Croatia. The country's beaches on the Adriatic Sea draw so many visitors that tourism is almost 20 percent of the country's GDP. But since the recession is taking a bite out of travelers' pocketbooks, Croatia's economy is getting bitten as well. The government forecasts unemployment could rise as high as 12 percent this year. And a recent poll found that 78 percent of Croatians think the country is going in a bad direction, with unemployment cited as the primary reason. All this bad economic news might be one of the reasons S&P projects a possible rating decline for Croatia's BBB-rated bonds. The BBB rating means that Croatia does not have payment problems yet, but are in a position where their ability to pay for debt could be easily weakened.
Kazakhstan. While the Central Asian nation's GDP has grown in recent years, Kazakhstan has two problems that have created the potential for economic disaster: a reliance on foreign lending and a reliance on oil. Kazakhstan holds 3.2 percent of world's oil reserves. But the soaring oil prices that have boosted Kazakhstan's economy are no more, and investors have pulled money out of Kazakhstan in response. The cost of buying protection against Kazakhstan's debt has skyrocketed about 75 percent during the past year. The cost is back up to a peak reached in October, and it currently costs $875,000 a year to insure $10 million of Kazakhstan's debt. S&P has a negative outlook on Kazakhstan's BBB-rated sovereign bonds, meaning they could get riskier in the next six months to two years.
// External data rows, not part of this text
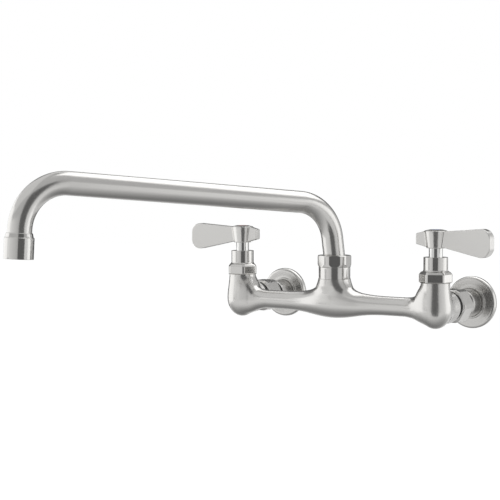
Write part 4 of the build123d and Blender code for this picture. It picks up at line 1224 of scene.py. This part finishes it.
# %% Fields of a lever
def blade_field(x, y, z):
    """The blade along +X, with round corners at its tip."""
    top = line_field(x, z, (0, BLADE_HIGH[0]), (BLADE_LENGTH, BLADE_HIGH[1]))
    low = -line_field(x, z, (0, BLADE_LOW[0]), (BLADE_LENGTH, BLADE_LOW[1]))
    rise = math.atan2(BLADE_HIGH[1] - BLADE_HIGH[0], BLADE_LENGTH)
    fall = math.atan2(BLADE_LOW[0] - BLADE_LOW[1], BLADE_LENGTH)
    tip = x - BLADE_LENGTH
    upper = round_corner(top, tip, BLADE_CORNER, -math.sin(rise))
    lower = round_corner(low, tip, BLADE_CORNER, -math.sin(fall))
    half = (BLADE_THICK[0] + (BLADE_THICK[1] - BLADE_THICK[0]) * x / BLADE_LENGTH) / 2
    return np.maximum(rounded_overlap(np.maximum(upper, lower), np.abs(y) - half, BLADE_EDGE), -x)


def tail_field(x, y, z):
    """The tapered tail along -X."""
    slope_above = -line_field(x, z, (-HUB_TOP_RADIUS, TAIL_HIGH[0]), (-TAIL_LENGTH, TAIL_HIGH[1]))
    slope_below = line_field(x, z, (-HUB_FOOT_RADIUS, TAIL_LOW[0]), (-TAIL_LENGTH, TAIL_LOW[1]))
    top = np.maximum(slope_above, z - TAIL_HIGH[0])
    low = np.maximum(slope_below, TAIL_LOW[0] - z)
    outline = rounded_overlap(np.maximum(top, low), -TAIL_LENGTH - x, TAIL_EDGE)
    return np.maximum(rounded_overlap(outline, np.abs(y) - TAIL_THICK / 2, TAIL_EDGE), x)


def lever_field(x, y, z):
    """The whole lever for the right valve, from the hub's foot up."""
    slope = (HUB_TOP_RADIUS - HUB_FOOT_RADIUS) / HUB_HEIGHT
    cone = np.hypot(x, y) - (HUB_FOOT_RADIUS + slope * z)
    hub = rounded_overlap(cone, np.abs(z - HUB_HEIGHT / 2) - HUB_HEIGHT / 2, HUB_EDGE)
    along = x * math.cos(BLADE_SWEEP) - y * math.sin(BLADE_SWEEP)
    across = x * math.sin(BLADE_SWEEP) + y * math.cos(BLADE_SWEEP)
    lever = soft_union(hub, blade_field(along, across, z), SEAM)
    return soft_union(lever, tail_field(x, y, z), SEAM)


print("metal in the hub's middle", round(float(-lever_field(0.0, 0.0, HUB_HEIGHT / 2)), 1), "mm deep")

# %% Pour and bore the levers
LEVER_GRID = 0.5
# bores from the foot up: for the stem, the screw's shank, its head and the cap; width, lowest, highest level
LEVER_BORES = [(8.5, HUB_FOOT - OVERRUN, 62.3), (5.0, 62.0, 64.0), (8.8, 63.9, 66.6), (19.1, 66.4, 70.0)]
LEVER_LOW, LEVER_HIGH = (-TAIL_LENGTH - 2, -14, -11), (BLADE_LENGTH + 3, 14, 21)        # with room round it
lever_points, lever_faces = surface_of(lever_field, LEVER_LOW, LEVER_HIGH, LEVER_GRID)
for side, sign in SIDES.items():
    points = lever_points * (sign, 1, 1) + (sign * VALVE_X, AXIS_Y, HUB_FOOT)
    faces = lever_faces if side == "right" else lever_faces[:, ::-1]
    lever = new_piece(f"{side}_cast_lever", points, faces)
    x = sign * VALVE_X
    for diameter, low, high in LEVER_BORES:
        combine(lever, bar(diameter, (x, AXIS_Y, low), (x, AXIS_Y, high)), "DIFFERENCE")
    smooth(lever, sharp_from=40)
    stand_in(lever, f"{side}_handle", f"{side}_lever")
print("lever faces", len(lever.data.polygons))

# %% [markdown]
# ## Outlet
# The aerator is a turned sleeve screwed on the tube's end, with a soft shoulder above it. It stands at the
# outlet's lean, so it is made upright at the mouth and then placed. Its screen is woven wire. One wave of
# wire could be copied by hand some thirty times, but Geometry Nodes place the wires in rows, cut each to
# the round mouth's width, wave them over and under, and turn a second layer across the first.

# %% Aerator housing
MOUTH_RADIUS, HOUSING_RADIUS, HOUSING_BORE, LIP = 8.75, 11.95, 9.9, 1.2
SHOULDER_TOP = 20.9
at_mouth = swing @ Matrix.Translation(mouth) @ Matrix.Rotation(-OUTLET_LEAN, 4, "Y")
mouth_turn = (0, -math.degrees(OUTLET_LEAN), math.degrees(SPOUT_TURN))
mouth_place = tuple(at_mouth.translation)
FINISH["aerator_housing"] = metal(
    "bright aerator", STEEL, 0.15, 0.03, "turned", 700.0, 0.012, mouth_place, mouth_turn,
)
HOUSING_OUTLINE = [
    (MOUTH_RADIUS, 0.0), (HOUSING_RADIUS, 0.0), (HOUSING_RADIUS, AERATOR_LENGTH - 0.35),
    (HOUSING_RADIUS - 0.45, AERATOR_LENGTH), (HOUSING_RADIUS - 0.7, AERATOR_LENGTH + 0.05),
    (HOUSING_RADIUS - 1.4, SHOULDER_TOP - 0.5), (HOUSING_RADIUS - 1.65, SHOULDER_TOP - 0.1),
    (HOUSING_BORE, SHOULDER_TOP), (HOUSING_BORE, LIP), (MOUTH_RADIUS, LIP),
]
housing = turned("turned_aerator", blank(HOUSING_OUTLINE, 0.3, 2.0), at_mouth)
stand_in(housing, "aerator_housing", "spout")
print("aerator faces", len(housing.data.polygons))


# %% Tree that weaves a round screen
WIRE_STEPS, RIM_STEPS, WIRE_SIDES = 65, 96, 8


def build_screen_tree():
    """Geometry nodes: two layers of waved wires, cut to a circle, in a round rim."""
    tree, source = new_tree("woven screen", {"Wires": WHOLE, "Reach": FLOAT, "Wire radius": FLOAT})
    new, link = tree.nodes.new, tree.links.new
    reach, wire = source.outputs["Reach"], source.outputs["Wire radius"]
    pitch = math_node(tree, "DIVIDE", math_node(tree, "MULTIPLY", reach, 2.0), source.outputs["Wires"])
    first = math_node(tree, "SUBTRACT", math_node(tree, "MULTIPLY", pitch, 0.5), reach)
    row = new("GeometryNodeMeshLine")
    link(source.outputs["Wires"], row.inputs["Count"])
    link(vector_node(tree, x=first), row.inputs["Start Location"])
    link(vector_node(tree, x=pitch), row.inputs["Offset"])

    unit = new("GeometryNodeCurvePrimitiveLine")
    unit.inputs["Start"].default_value = (0, -1, 0)
    unit.inputs["End"].default_value = (0, 1, 0)
    fine = new("GeometryNodeResampleCurve")
    fine.inputs["Count"].default_value = WIRE_STEPS
    link(unit.outputs["Curve"], fine.inputs["Curve"])
    place, split = new("GeometryNodeInputPosition"), new("ShaderNodeSeparateXYZ")
    link(place.outputs["Position"], split.inputs[0])
    square = math_node(tree, "MULTIPLY", split.outputs["X"], split.outputs["X"])
    room = math_node(tree, "SUBTRACT", math_node(tree, "MULTIPLY", reach, reach), square)
    wires = new("GeometryNodeInstanceOnPoints")
    link(row.outputs["Mesh"], wires.inputs["Points"])
    link(fine.outputs["Curve"], wires.inputs["Instance"])
    link(vector_node(tree, 1.0, math_node(tree, "SQRT", room), 1.0), wires.inputs["Scale"])
    loose = new("GeometryNodeRealizeInstances")
    link(wires.outputs["Instances"], loose.inputs["Geometry"])

    steps = math_node(tree, "DIVIDE", math_node(tree, "ADD", split.outputs["X"], split.outputs["Y"]), pitch)
    wave = math_node(tree, "COSINE", math_node(tree, "MULTIPLY", steps, math.pi))
    woven = new("GeometryNodeSetPosition")
    link(loose.outputs["Geometry"], woven.inputs["Geometry"])
    link(vector_node(tree, z=math_node(tree, "MULTIPLY", wave, wire)), woven.inputs["Offset"])
    rim = new("GeometryNodeCurvePrimitiveCircle")
    rim.inputs["Resolution"].default_value = RIM_STEPS
    link(reach, rim.inputs["Radius"])
    parts = new("GeometryNodeJoinGeometry")
    across = new("GeometryNodeTransform")
    across.inputs["Rotation"].default_value = (0, 0, math.pi / 2)
    link(woven.outputs["Geometry"], across.inputs["Geometry"])
    for piece in (woven.outputs["Geometry"], across.outputs["Geometry"], rim.outputs["Curve"]):
        link(piece, parts.inputs["Geometry"])
    round_wire = new("GeometryNodeCurvePrimitiveCircle")
    round_wire.inputs["Resolution"].default_value = WIRE_SIDES
    link(wire, round_wire.inputs["Radius"])
    skin = new("GeometryNodeCurveToMesh")
    skin.inputs["Fill Caps"].default_value = True
    link(parts.outputs["Geometry"], skin.inputs["Curve"])
    link(round_wire.outputs["Curve"], skin.inputs["Profile Curve"])
    return end_tree(tree, source, skin.outputs["Mesh"])


# %% Weave the screen
WIRE_COUNT, WIRE_RADIUS, SCREEN_THICKNESS = 16, 0.12, 0.5
screen = new_piece("woven_outlet_screen", [(0, 0, 0)], [])
weave = screen.modifiers.new("woven screen", "NODES")
weave.node_group = build_screen_tree()
screen_reach = (HOUSING_BORE - 2 * WIRE_RADIUS) * MM
set_inputs(weave, Wires=WIRE_COUNT, Reach=screen_reach, Wire_radius=WIRE_RADIUS * MM, Finish=SCREEN)
baked(screen)
seat = Matrix.Translation((0, 0, LIP + SCREEN_THICKNESS / 2))
in_metres = Matrix.Scale(MM, 4) @ at_mouth @ seat @ Matrix.Scale(1 / MM, 4)
screen.data.transform(in_metres)
facing_out(screen)
smooth(screen, sharp_from=60)
stand_in(screen, "outlet_screen", "spout")
print("screen faces", len(screen.data.polygons))

# %% [markdown]
# ## Pieces that stay as they are
# Seals, discs, stems and caps have plain forms. They could be modelled again with softer edges, but they are
# small or hidden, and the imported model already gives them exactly, so they only get their finishes.

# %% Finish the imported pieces
kept_nodes = [node for node in FINISH if node not in STOOD_FOR]
for node in kept_nodes:
    mesh = nodes[node].data
    mesh.materials.clear()
    mesh.materials.append(FINISH[node])
print(len(STOOD_FOR), "stood for,", len(kept_nodes), "kept")
print("without a finish:", sorted(nodes.keys() - FINISH.keys()))
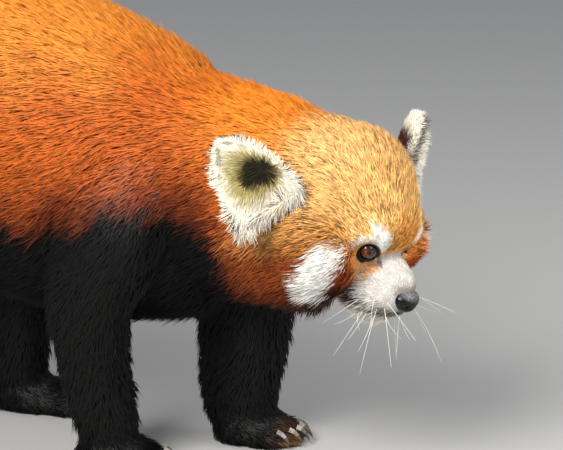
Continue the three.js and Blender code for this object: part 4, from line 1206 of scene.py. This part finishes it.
total = 0
for seed, (group, (names, slot, bends)) in enumerate(GROUPS.items()):
    draw = np.random.default_rng(500 + seed)
    corners, weight = pick_roots(names, draw)
    count = len(corners)
    root, out, lay = ((f[corners] * weight[..., None]).sum(1) for f in (skin_at, skin_out, skin_lay))
    size, half, steep, place = ((f[corners] * weight).sum(1) for f in (length, wide, lean, skin_place))
    corner = corners[np.arange(count), weight.argmax(1)]
    part, ear_place, out = skin_part[corner], skin_ear[corner], unit(out)
    wave = ripples(root, 13, 31) + 0.7 * ripples(root, 5, 34)
    lay = unit(along_surface(unit(lay) + 0.16 * wave + draw.normal(0, 0.1, (count, 3)), out))
    longest = 1.06 if group == "coat_tail" else 1.22
    size = size * (1 + 0.15 * ripple(root, 7, 37)) * draw.uniform(0.72, longest, count)
    steep = steep * (1 + 0.2 * ripple(root, 6, 38)) + draw.normal(0, 5, count)
    half = half * draw.uniform(0.75, 1.25, count)
    low, high = tuft_colours(group, root, out, lay, size, part, place, ear_place, draw)
    uv = np.zeros((count, 2))
    for k in np.unique(part):
        here = part == k
        uv[here] = unwrapped(PARTS[k], root[here], corner[here], ear_place[here])
    grown = {"root": root, "out": out, "lay": lay, "length": size, "wide": half, "lean": steep, "low": low,
             "high": high, "uv": uv, "shade": rim_shade(out, part, ear_place)}
    pieces = -(-count // TUFTS_A_PIECE[bends])
    for n in range(pieces):
        name = group if pieces == 1 else f"{group}_{n + 1}"
        tufts(name, {k: rows[n::pieces] for k, rows in grown.items()}, slot, draw, bends,
              sink=0.02 if group == "coat_ears" else 0.18)
    total += count * TUFT_TRIANGLES[bends]
    print(group, count, "tufts in", pieces, "pieces")
print("the coat has", total, "triangles")

# %% [markdown]
# ## Eyes and lids
# The eye is a ball with a clear, bulging front: a brown ring round a black pupil under a wet coat. It could
# be a plain sphere with a glass shell, but one surface with its colour in the mesh looks the same and bakes
# well. The lids are a tube that follows an almond on the ball.

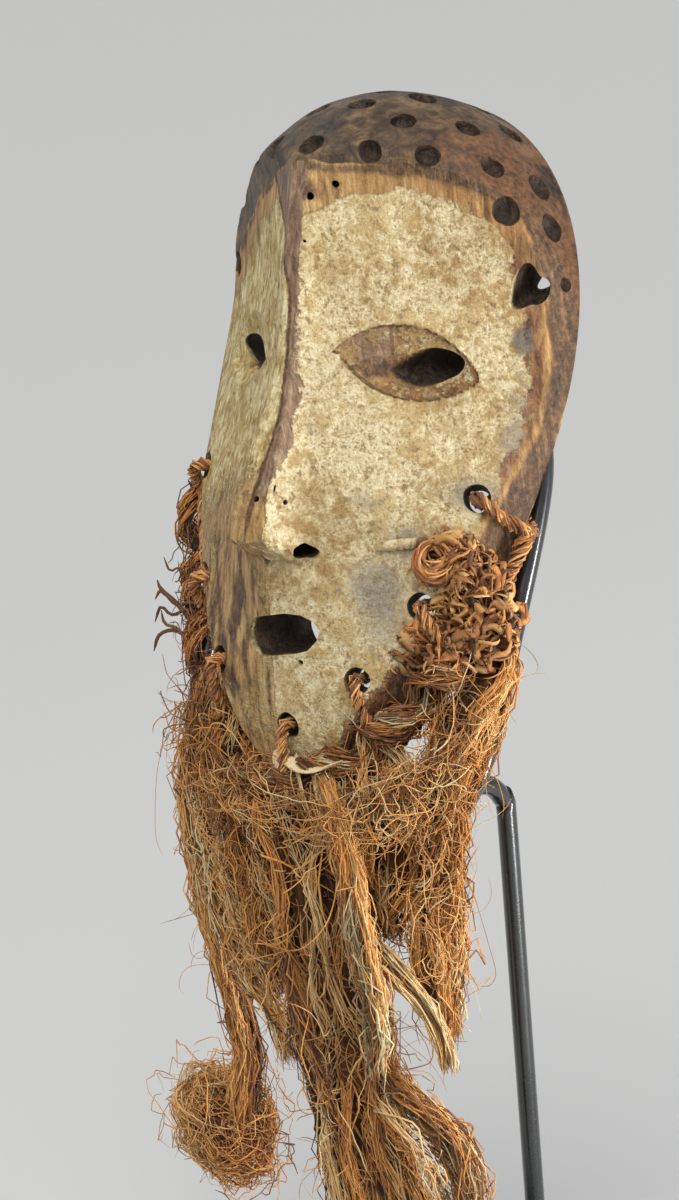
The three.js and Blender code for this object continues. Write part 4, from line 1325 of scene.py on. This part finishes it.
def build_lacing():
    rng = np.random.default_rng(21)
    paths = twisted(rng, run_route(), LACE_RADIUS * 1.05, 3, 0.075, 16)
    long_paths = same_length(paths, 115)
    strands = strand_mesh("lacing_cord_fibres", to_stand(long_paths), rng.uniform(0.3, 0.5, len(paths)),
                          rng.uniform(0.1, 0.9, len(paths)))
    dress(strands, cord_fibre, "lacing", "lacing_cord")
    loops = []
    for i in range(1, 8):
        loops += twisted(rng, loop_route(i), LACE_RADIUS * 0.9, 3, 0.09, 12)
    loops = same_length(loops, 28)
    ties = strand_mesh("lacing_ties", to_stand(loops), rng.uniform(0.25, 0.42, len(loops)),
                       rng.uniform(0.1, 0.95, len(loops)))
    dress(ties, cord_fibre, "lacing")


def build_hank(name, hank, seed, thick=(0.15, 0.35), points=12):
    """Strands of a hank or lock. A strand that runs inside the dark core is left out."""
    rng = np.random.default_rng(seed)
    paths, out, lock = hank_paths(rng, hank, hank["strands"], points)
    has_core = name in HANKS and name != CORELESS
    if has_core:
        seen = np.mean(out < CORE_SHARE * 0.93, axis=1) < 0.8
        paths, out, lock = paths[seen], out[seen], lock[seen]
    lock_tint = rng.normal(hank["tint"], 0.22, hank["locks"])
    tint = np.clip(lock_tint[lock] + rng.normal(0, 0.12, len(paths)), 0, 1)
    # How far out each strand lies gives it painted shade deep inside the hank.
    obj = strand_mesh(name + "_fibres", paths, rng.uniform(*thick, len(paths)), tint, inner=out)
    dress(obj, beard_fibre, "beard_fibre", *([name] if name in HANKS else []))
    if has_core:
        dress(core(name + "_core", hank), shadow_fibre, "beard_fibre")
    return paths


def roots_round(spine, at, radius, angle, out):
    """Places round a middle line, given by its rows, the angle and the share of the radius."""
    n, b = moving_frames(spine)
    return spine[at] + turned(angle, n[at], b[at]) * (radius * out)[:, None]


def tangle_paths(rng, tangle, points):
    """Curly hairs inside a soft tube round a middle line."""
    spine = curve_points(tangle["path"], 120)
    count = tangle["hairs"]
    s = rng.uniform(0, 1, count)
    angle = rng.uniform(0, 2 * math.pi, count)
    out = np.sqrt(rng.uniform(0.05, 1.0, count)) * 0.85
    roots = roots_round(spine, (s * 119).astype(int), radius_at(tangle, s), angle, out)
    heading = rng.normal(0, 0.8, (count, 3)) + (0, 0, -tangle["down"])
    length = rng.uniform(*tangle["length"], count)
    curl = rng.choice([0.1, 0.2, 0.34], count)[:, None]
    paths = stray_paths(rng, roots, heading, length, points, curl, 0.03)
    coarse = spine[::6]
    nearest = np.argmin(np.linalg.norm(paths[:, :, None] - coarse[None, None], axis=-1), axis=-1)
    centre = coarse[nearest]
    rel = paths - centre
    away = np.linalg.norm(rel, axis=-1, keepdims=True)
    limit = radius_at(tangle, nearest / (len(coarse) - 1))[..., None]
    limit = limit * rng.uniform(0.85, 1.35, count)[:, None, None]
    held = np.where(away > limit, limit + (away - limit) * 0.25, away)
    return centre + rel * held / (away + 1e-6), np.clip(held[..., 0] / limit[..., 0], 0, 1)


def build_tangle(name, tangle, seed, points=13):
    rng = np.random.default_rng(seed)
    paths, out = tangle_paths(rng, tangle, points)
    thick = rng.uniform(0.1, 0.22, len(paths))
    tint = np.clip(rng.normal(tangle["tint"], 0.2, len(paths)), 0, 1)
    # Hairs deep inside the tangle get painted shade.
    obj = strand_mesh(name, paths, thick, tint, inner=out)
    dress(obj, cord_fibre if name.startswith("cord") else beard_fibre, "beard_fibre")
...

Vietnam. Unlike many of the other countries on this list, Vietnam has had some good news recently. The Asian Development Bank forecasted Vietnam's economic growth at 4.5 percent for the next year, the highest in Southeast Asia. Yet the country just registered its slowest economic growth in a decade. A survey found that 46 percent of Vietnamese were afraid of unemployment in January, up from 9 percent in September. Both Moody's and S&P have a negative outlook for Vietnam's sovereign bonds. The price of its sovereign derivatives has almost doubled in the past year. Vietnam falls into the riskiest of the five tiers as rated by AM Best. In particular, the firm identifies Vietnam's financial system, plagued by "relatively poor infrastructure and cumbersome bureaucracy," as "very high" risk.
Belarus. Minsk, the capital of Belarus, was mostly destroyed during World War II and much of the city was rebuilt in the form of hulking, utilitarian, Soviet-style buildings. Belarus also retains a heavy Soviet influence in its financial system—all but one of the country's 31 banks is controlled by the state, according to AM Best. Because of Belarus's failure to reform its financial system, the firm gives the country its highest score for financial risk. Even though Belarus scores relatively well for political stability, that economic rating is enough to push it into the riskiest of the report's classifications.
Belarus's problems aren't just speculative. Although its economy is still growing, the IMF expects it will expand 1.4 percent this year, compared to 10 percent last year.The country's government has also been approved for a $2.46 billion IMF loan. But the IMF now forecasts that the country will need a further $10.7 billion in 2009. Still, other experts disagree about just how fragile Belarus's economy is. Its bonds are rated as B1 from Moody's, meaning high credit risk but also at the top of the pack of the high-risk countries.